GIVEN INSTRUCTION => Copy out, unchanged, every line from the start of the records to the line that contains "the open object.", and stop there.

Dataset excerpt
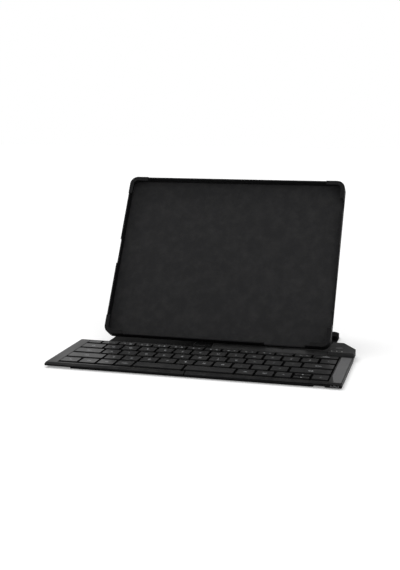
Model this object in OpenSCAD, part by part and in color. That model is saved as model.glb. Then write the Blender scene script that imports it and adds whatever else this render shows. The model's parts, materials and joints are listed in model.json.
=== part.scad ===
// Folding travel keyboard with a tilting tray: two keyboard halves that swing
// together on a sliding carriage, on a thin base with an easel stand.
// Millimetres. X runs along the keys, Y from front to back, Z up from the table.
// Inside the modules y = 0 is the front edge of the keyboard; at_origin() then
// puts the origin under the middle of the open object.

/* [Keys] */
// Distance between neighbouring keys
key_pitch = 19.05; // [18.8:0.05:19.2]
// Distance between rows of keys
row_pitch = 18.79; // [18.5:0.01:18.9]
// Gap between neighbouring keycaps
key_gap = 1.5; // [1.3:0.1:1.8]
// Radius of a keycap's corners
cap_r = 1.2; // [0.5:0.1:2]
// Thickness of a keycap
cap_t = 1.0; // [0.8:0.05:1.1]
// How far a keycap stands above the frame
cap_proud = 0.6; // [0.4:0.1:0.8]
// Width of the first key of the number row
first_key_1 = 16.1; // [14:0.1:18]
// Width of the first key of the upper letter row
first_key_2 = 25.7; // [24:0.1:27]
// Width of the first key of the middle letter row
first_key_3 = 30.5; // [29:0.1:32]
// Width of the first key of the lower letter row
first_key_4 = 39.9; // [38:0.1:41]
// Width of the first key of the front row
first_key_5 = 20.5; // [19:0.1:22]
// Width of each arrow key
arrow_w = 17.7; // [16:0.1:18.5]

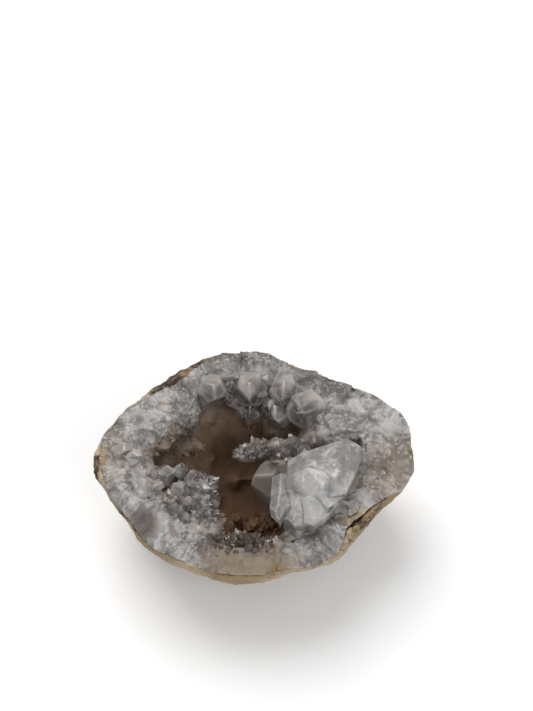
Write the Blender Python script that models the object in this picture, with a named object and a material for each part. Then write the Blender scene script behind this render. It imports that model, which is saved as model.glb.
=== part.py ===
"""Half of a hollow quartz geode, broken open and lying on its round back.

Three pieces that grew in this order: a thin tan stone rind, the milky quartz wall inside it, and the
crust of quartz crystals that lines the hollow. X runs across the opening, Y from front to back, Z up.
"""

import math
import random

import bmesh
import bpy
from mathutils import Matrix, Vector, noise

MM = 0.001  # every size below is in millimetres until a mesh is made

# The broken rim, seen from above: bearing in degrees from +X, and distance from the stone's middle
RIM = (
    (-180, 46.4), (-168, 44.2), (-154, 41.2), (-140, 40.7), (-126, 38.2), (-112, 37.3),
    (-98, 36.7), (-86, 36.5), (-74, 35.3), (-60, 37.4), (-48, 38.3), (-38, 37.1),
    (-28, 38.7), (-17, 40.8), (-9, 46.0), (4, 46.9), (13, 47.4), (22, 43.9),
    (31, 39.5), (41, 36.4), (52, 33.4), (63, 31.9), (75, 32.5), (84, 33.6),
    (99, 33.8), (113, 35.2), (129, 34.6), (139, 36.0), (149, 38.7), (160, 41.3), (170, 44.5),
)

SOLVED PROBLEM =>
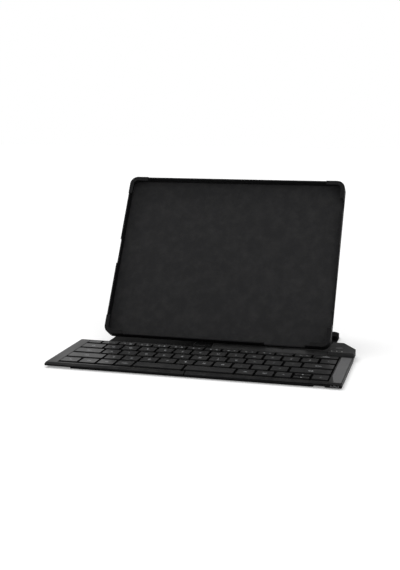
Model this object in OpenSCAD, part by part and in color. That model is saved as model.glb. Then write the Blender scene script that imports it and adds whatever else this render shows. The model's parts, materials and joints are listed in model.json.
=== part.scad ===
// Folding travel keyboard with a tilting tray: two keyboard halves that swing
// together on a sliding carriage, on a thin base with an easel stand.
// Millimetres. X runs along the keys, Y from front to back, Z up from the table.
// Inside the modules y = 0 is the front edge of the keyboard; at_origin() then
// puts the origin under the middle of the open object.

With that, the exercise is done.